Pero al margen de la posición que se pueda mantener respecto al fondo de esta cuestión me asalta la pregunta: ¿debe quedar impune el Rey emérito si hubiera cobrado de comisiones ilegales de Arabia Saudí, evadido impuestos o hecho mal uso del CNI, como dice la prensa?
La cuestión trasciende el discusión sobre el mantenimiento o abolición de estos privilegios del Rey. La exigencia constitucional de refrendo de sus actos hace que debamos hacernos preguntas: ¿era necesario el refrendo en casos como los descritos? ¿existió ese refrendo por quienes eran competentes?; ¿cuáles fueron las causas del incumplimiento de este mandato constitucional, si finalmente éste no existió?; ¿estaban esos actos sujetos al control parlamentario?; ¿se realizó el mismo? y; en su caso, ¿cuáles fueron las causas para que no se produjera dicho control?

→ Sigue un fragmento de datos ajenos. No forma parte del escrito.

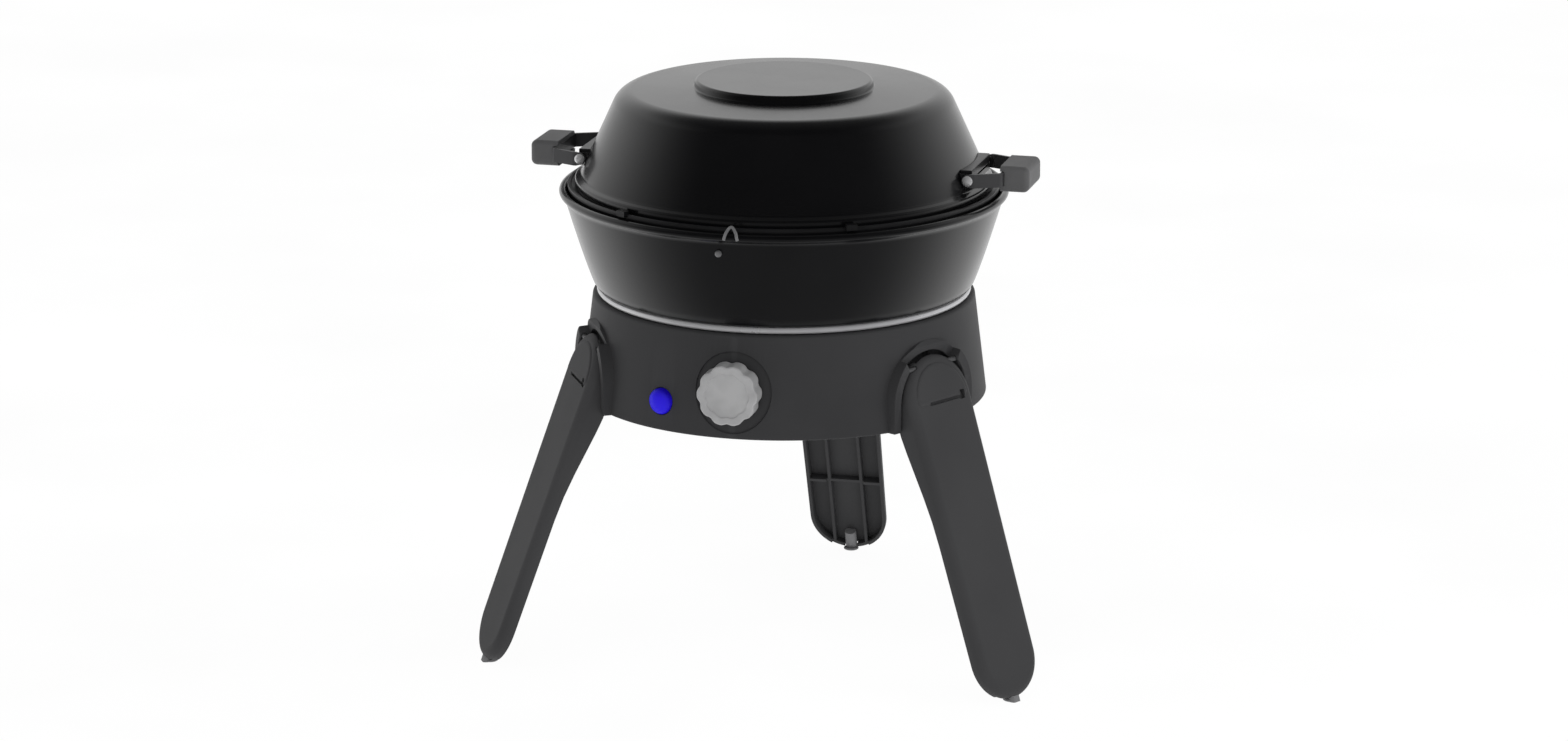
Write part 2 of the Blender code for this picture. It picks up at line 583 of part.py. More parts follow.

Quizás las responsabilidades políticas no afecten solo al Rey.
¿Es necesaria una investigación parlamentaria, de los Tribunales y de la Agencia Tributaria de los hechos? Aunque el inviolable no puede ser censurado, ni acusado, ni enjuiciado, todos los hechos deben ser esclarecidos. Es un deber ético. Ya se verá después si existe una responsabilidad política y si se tiene que depurar, en su caso. Y con independencia del resultado de la investigación, la sucesión de escándalos focalizados, directa o indirectamente, en la más alta Magistratura del Estado o su Familia, aconsejan no demorar por más tiempo el debate que hemos estado aplazando desde el fin de la Dictadura sobre la forma del Estado: Monarquía o República.
La necesidad de afrontar este debate y someter la decisión al pueblo, finalmente no ha sido la exigencia revolucionaria de las masas en la calle. La propia monarquía con sus privilegios y por sus extralimitaciones ha mostrado la necesidad que España la envíe al baúl de la historia y traigamos la República. La llamada Transición permitió a la clase política de la Dictadura reconvertirse a la democracia sin costes y sin mácula. Todos o casi todos están muertos ya. La transición cumplió su función. Atrás quedan Franco y su responsabilidad ante Dios y ante la Historia y la Transición monárquica que instauraron en 1978. Es ya una exigencia imperiosa —en palabras de Salvador Allende— que de nuevo se abran las grades alamedas por donde paseen los hombres libres para construir una sociedad mejor. Desde ella afrontaremos mejor los retos que se avecinan y terminaremos con el último vestigio del origen divino del poder al residenciarlo en nosotros mismos. La República quizás esté más cerca de lo que imaginamos o pensamos.